Depois eu visitei o segundo campo, que se chama Auschwitz II-Birkenau, pior ainda que o primeiro. Nesse as pessoas chegavam diretamente de trem e muitas eram enviadas logo para morrer nas câmaras de gás. Quem não era morto fazia trabalhos forçados para os nazistas e vivia em condições desumanas em galpões de madeira numa região onde, no inverno, chega a fazer -30ºC.
Uma das fotos mostra as latrinas coletivas. Não passam de buracos onde todos eram obrigados a fazer as necessidades juntos. Faziam isso para que as pessoas fossem perdendo a dignidade. Os prisioneiros só podiam usá-las duas vezes por dia e sob o olhar dos soldados. E tem uma história que, se não fosse trágica, poderia ser uma espécie de anedota: os soldados que vigiavam os prisioneiros preferiam trabalhar nesse galpão porque o calor dos excrementos acabava aquecendo-os no inverno. Esses vigias, por isso, eram chamados de "generais de merda". Eu nunca tinha lido nada sobre isso, foi a guia que nos acompanhou que contou. Não sei se é verdade ou não.

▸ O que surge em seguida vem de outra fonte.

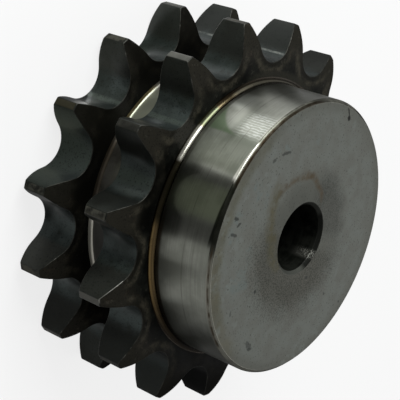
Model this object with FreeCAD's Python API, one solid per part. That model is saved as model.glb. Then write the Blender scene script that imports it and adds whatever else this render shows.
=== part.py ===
import FreeCAD, Part
import math
import os

# Duplex chain sprocket with a hub on one side, turned, hobbed and bored from one piece of steel.
# It stands on its rear face, the open face of the row of teeth that lies away from the hub.
# Sizes are in millimetres. Z is the shaft axis, Z = 0 is the rear face, and the hub points up.
# One tooth of each row points along +Y, and the two rows are in line with each other.

# The chain that the teeth carry
chain_pitch = 15.875
roller_diameter = 10.16
strand_pitch = 16.59
link_plate_height = 14.73

# Teeth
tooth_count = 15
tooth_width = 9.0
tip_height = 3.32
roller_play = 0.06
seating_angle = 126.0
flank_radius = 25.0

# Rounded sides of the teeth, which lead the link plates on
side_relief_radius = 15.875
side_relief_depth = 1.8

# Hub and the neck between the rows
overall_length = 40.0
hub_plate_clearance = 0.98
groove_plate_clearance = 1.23
hub_foot_bevel = 1.1
groove_bevel = 0.8
hub_chamfer = 0.6

# Pilot bore, with a chamfer at each mouth
bore_diameter = 14.0
hub_mouth_chamfer = 0.7
rear_mouth_chamfer = 0.5

# How far a cutting tool runs past the metal
tool_overrun = 1.0

# Worked out from the sizes above
pitch_angle = 2 * math.pi / tooth_count
pitch_degrees = 360 / tooth_count
pitch_radius = chain_pitch / (2 * math.sin(pitch_angle / 2))
root_radius = pitch_radius - roller_diameter / 2
tip_radius = pitch_radius + tip_height
seat_radius = roller_diameter / 2 + roller_play
seat_centre_radius = root_radius + seat_radius
plate_ring_radius = chain_pitch / (2 * math.tan(pitch_angle / 2)) - link_plate_height / 2
hub_radius = plate_ring_radius - hub_plate_clearance
groove_radius = plate_ring_radius - groove_plate_clearance
bore_radius = bore_diameter / 2
front_row_z = strand_pitch
rows_top_z = front_row_z + tooth_width


class Outline:
    # The half section of the blank, drawn edge by edge from a starting point.
    # Each point is a distance from the axis and a height.

    def __init__(self, radius, height):
        self.first = FreeCAD.Vector(radius, 0, height)
        self.here = self.first
        self.edges = []

    def line(self, radius, height):
        end = FreeCAD.Vector(radius, 0, height)
        self.edges.append(Part.LineSegment(self.here, end).toShape())
        self.here = end

    def arc(self, radius, height, centre_radius, centre_height):
        # The shorter arc from here to the point, about the given centre, as an exact rational curve
        end = FreeCAD.Vector(radius, 0, height)
        centre = FreeCAD.Vector(centre_radius, 0, centre_height)
        towards_middle = (self.here + end) * 0.5 - centre
        middle = centre + towards_middle.normalize() * (end - centre).Length
        self.edges.append(Part.Arc(self.here, middle, end).toShape().toNurbs().Edges[0])
        self.here = end

    def face(self):
        self.edges.append(Part.LineSegment(self.here, self.first).toShape())
        return Part.Face(Part.Wire(self.edges))


def draw_row(outline, base_z):
    # The rim of one row, from its lower side face round the tip to its upper side face.
    # Each side is rounded by an arc that leaves the flat side face tangentially.
    top_z = base_z + tooth_width
    drop = side_relief_radius - side_relief_depth
    reach = math.sqrt(side_relief_radius ** 2 - drop ** 2)
    start_radius = tip_radius - reach
    outline.line(start_radius, base_z)
    outline.arc(tip_radius, base_z + side_relief_depth, start_radius, base_z + side_relief_radius)
    outline.line(tip_radius, top_z - side_relief_depth)
    outline.arc(start_radius, top_z, start_radius, top_z - side_relief_radius)


def draw_groove(outline):
    # The neck between the rows, with a narrow bevel in each corner
    corner_radius = groove_radius + groove_bevel
    outline.line(corner_radius, tooth_width)
    outline.line(groove_radius, tooth_width + groove_bevel)
    outline.line(groove_radius, front_row_z - groove_bevel)
    outline.line(corner_radius, front_row_z)


def draw_hub(outline):
    # The bevel at the hub's foot, its outside and its chamfered rim
    outline.line(hub_radius + hub_foot_bevel, rows_top_z)
    outline.line(hub_radius, rows_top_z + hub_foot_bevel)
    outline.line(hub_radius, overall_length - hub_chamfer)
    outline.line(hub_radius - hub_chamfer, overall_length)


def draw_bore(outline):
    # The hub face runs in to the bore, which is chamfered at both mouths
    outline.line(bore_radius + hub_mouth_chamfer, overall_length)
    outline.line(bore_radius, overall_length - hub_mouth_chamfer)
    outline.line(bore_radius, rear_mouth_chamfer)


def turned_blank():
    # The whole part as it leaves the lathe, with plain rims where the teeth will be
    outline = Outline(bore_radius + rear_mouth_chamfer, 0)
    draw_row(outline, 0)
    draw_groove(outline)
    draw_row(outline, front_row_z)
    draw_hub(outline)
    draw_bore(outline)
    return outline.face().revolve(FreeCAD.Vector(0, 0, 0), FreeCAD.Vector(0, 0, 1), 360)


def flank_points(side):
    # One flank of a tooth gap that is centred on +X, on the side of +Y or of -Y.
    # The flank is a convex arc, tangent to the roller seat at the end of the seating angle.
    # Gives the flank's start on the seat, its middle, and its end past the tip circle.
    half_angle = math.radians(seating_angle / 2)
    normal_x = -math.cos(half_angle)
    normal_y = math.sin(half_angle)
    start_x = seat_centre_radius + seat_radius * normal_x
    start_y = seat_radius * normal_y
    centre_x = start_x + flank_radius * normal_x
    centre_y = start_y + flank_radius * normal_y
    outer_radius = tip_radius + tool_overrun
    centre_distance = math.hypot(centre_x, centre_y)
    far_side = centre_distance ** 2 + outer_radius ** 2 - flank_radius ** 2
    swing = math.acos(far_side / (2 * centre_distance * outer_radius))
    end_angle = math.atan2(centre_y, centre_x) - swing
    end_x = outer_radius * math.cos(end_angle)
    end_y = outer_radius * math.sin(end_angle)
    chord_x = (start_x + end_x) / 2 - centre_x
    chord_y = (start_y + end_y) / 2 - centre_y
    stretch = flank_radius / math.hypot(chord_x, chord_y)
    middle_x = centre_x + chord_x * stretch
    middle_y = centre_y + chord_y * stretch
    points = [(start_x, start_y), (middle_x, middle_y), (end_x, end_y)]
    return [FreeCAD.Vector(x, side * y, -tool_overrun) for x, y in points]


def tooth_gap_cutter():
    # The space that the hob clears between two teeth, through both rows, centred on +X
    tip_right, flank_right, seat_right = reversed(flank_points(-1))
    seat_left, flank_left, tip_left = flank_points(1)
    seat_bottom = FreeCAD.Vector(root_radius, 0, -tool_overrun)
    clear_x = tip_radius + 2 * tool_overrun
    corner_left = FreeCAD.Vector(clear_x, tip_left.y, -tool_overrun)
    corner_right = FreeCAD.Vector(clear_x, tip_right.y, -tool_overrun)
    edges = [
        Part.Arc(tip_right, flank_right, seat_right).toShape(),
        Part.Arc(seat_right, seat_bottom, seat_left).toShape(),
        Part.Arc(seat_left, flank_left, tip_left).toShape(),
        Part.LineSegment(tip_left, corner_left).toShape(),
        Part.LineSegment(corner_left, corner_right).toShape(),
        Part.LineSegment(corner_right, tip_right).toShape(),
    ]
    return Part.Face(Part.Wire(edges)).extrude(FreeCAD.Vector(0, 0, rows_top_z + 2 * tool_overrun))


def turned_about_axis(shape, degrees):
    # A copy of the shape, turned about the shaft axis
    copy = shape.copy()
    copy.rotate(FreeCAD.Vector(0, 0, 0), FreeCAD.Vector(0, 0, 1), degrees)
    return copy


def hobbed_sprocket(blank):
    # Cuts the gaps round the rim, starting on +X, then turns the part so that a tooth points along +Y
    cutter = tooth_gap_cutter()
    gaps = [turned_about_axis(cutter, i * pitch_degrees) for i in range(tooth_count)]
    toothed = blank.cut(gaps).removeSplitter().Solids[0]
    return turned_about_axis(toothed, 90 + pitch_degrees / 2)


os.makedirs("parts", exist_ok=True)
sprocket = hobbed_sprocket(turned_blank())
sprocket.exportStep("parts/sprocket.step")
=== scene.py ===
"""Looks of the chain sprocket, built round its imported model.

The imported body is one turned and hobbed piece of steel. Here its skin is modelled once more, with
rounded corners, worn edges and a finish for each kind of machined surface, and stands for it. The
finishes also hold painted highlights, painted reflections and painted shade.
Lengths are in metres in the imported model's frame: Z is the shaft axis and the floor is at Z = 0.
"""

import logging
import math
from collections.abc import Sequence
from dataclasses import dataclass, field
from enum import Enum

import bmesh
import bpy
from mathutils import Matrix, Quaternion, Vector


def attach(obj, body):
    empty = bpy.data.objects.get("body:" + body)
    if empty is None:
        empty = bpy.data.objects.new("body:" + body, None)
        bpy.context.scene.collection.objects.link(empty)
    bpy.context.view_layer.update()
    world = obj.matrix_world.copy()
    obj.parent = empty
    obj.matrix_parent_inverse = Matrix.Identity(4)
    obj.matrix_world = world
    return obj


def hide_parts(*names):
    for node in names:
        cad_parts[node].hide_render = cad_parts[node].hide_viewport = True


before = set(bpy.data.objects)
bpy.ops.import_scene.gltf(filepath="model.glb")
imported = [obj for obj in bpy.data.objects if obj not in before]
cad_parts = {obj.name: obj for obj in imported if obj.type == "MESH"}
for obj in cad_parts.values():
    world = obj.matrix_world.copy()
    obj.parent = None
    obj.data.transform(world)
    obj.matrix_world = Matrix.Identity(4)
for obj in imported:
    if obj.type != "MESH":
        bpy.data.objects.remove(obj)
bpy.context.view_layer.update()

MM = 0.001
ROUND_STEPS = 96
NOISE_GAIN = 4
QUARTER_TURN = 0.25
LOG = logging.getLogger("sprocket")

Colour = tuple[float, float, float]
Triple = tuple[float, float, float]
Socket = bpy.types.NodeSocket
Value = float | Sequence[float] | Socket


class Zone(Enum):
    """A kind of machined surface on the sprocket, each with a finish of its own."""

    GULLET = "hobbed_gullet"
    TIP_LAND = "turned_tip"
    ROW_SIDE = "faced_row_side"
    WORN_EDGE = "worn_tooth_edge"
    NECK = "turned_neck"
    HUB_FOOT = "hub_foot_fillet"
    HUB_OUTSIDE = "turned_hub"
    RIM = "hub_rim_chamfer"
    RIM_EDGE = "worn_rim_edge"
    HUB_FACE = "faced_hub_end"
    BORE_MOUTH = "bore_mouth_chamfer"
    BORE = "drilled_bore"
    REAR_FACE = "faced_rear_end"

    @property
    def slot(self) -> int:
        """The number of the zone's material slot."""
        return list(Zone).index(self)


class Side(Enum):
    """Which side of a tooth row a ring lies on, as the sign of the way in to the row's middle."""

    LOWER = 1
    UPPER = -1


class Lay(Enum):
    """Where the tool marks run: round a turned side, or in rings on a faced end."""

    TURNED = "turned"
    FACED = "faced"


class Texture(Enum):
    """How many layers of detail a noise has, and how rough they are."""

    DRIFT = (3.0, 0.5)
    MARKS = (3.0, 0.55)
    PATCHES = (4.0, 0.6)
    CLOUDS = (4.0, 0.65)
    GRAIN = (2.0, 0.6)
    SHAKE = (2.0, 0.5)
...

Nesse mesmo campo, quando houve a libertação dos prisioneiros, os nazistas tentaram apagar as provas da crueldade que tinham feito e inclusive incendiaram muitos dos galpões.
Depois que acabou a guerra, que durou de 1939 a 1945, a Polônia criou um museu nesses campos de concentração. Desde 1947, mais de 30 milhões de pessoas já visitaram esses locais. Em 2002, a Unesco declarou o lugar Patrimônio da Humanidade. Calcula-se que ali mataram mais de 1,3 milhão de pessoas. É como se matassem quase toda a população de Porto Alegre. Dá para imaginar?! Em escolas da Polônia e da Alemanha, ir aos campos de concentração é uma matéria obrigatória. Todos os estudantes precisam ir. Por quê? Para que se entenda o que aconteceu e não se repita mais uma atrocidade daquelas. Se eu fiquei triste na visita?! Como eu já falei, fiquei muito triste. Chorei bastante só de imaginar tanta maldade. Fiquei triste de saber que seres humanos fizeram aquilo com outros seres humanos. E é essa a principal lição que a gente aprende: que precisa lutar para que isso não se repita nunca mais.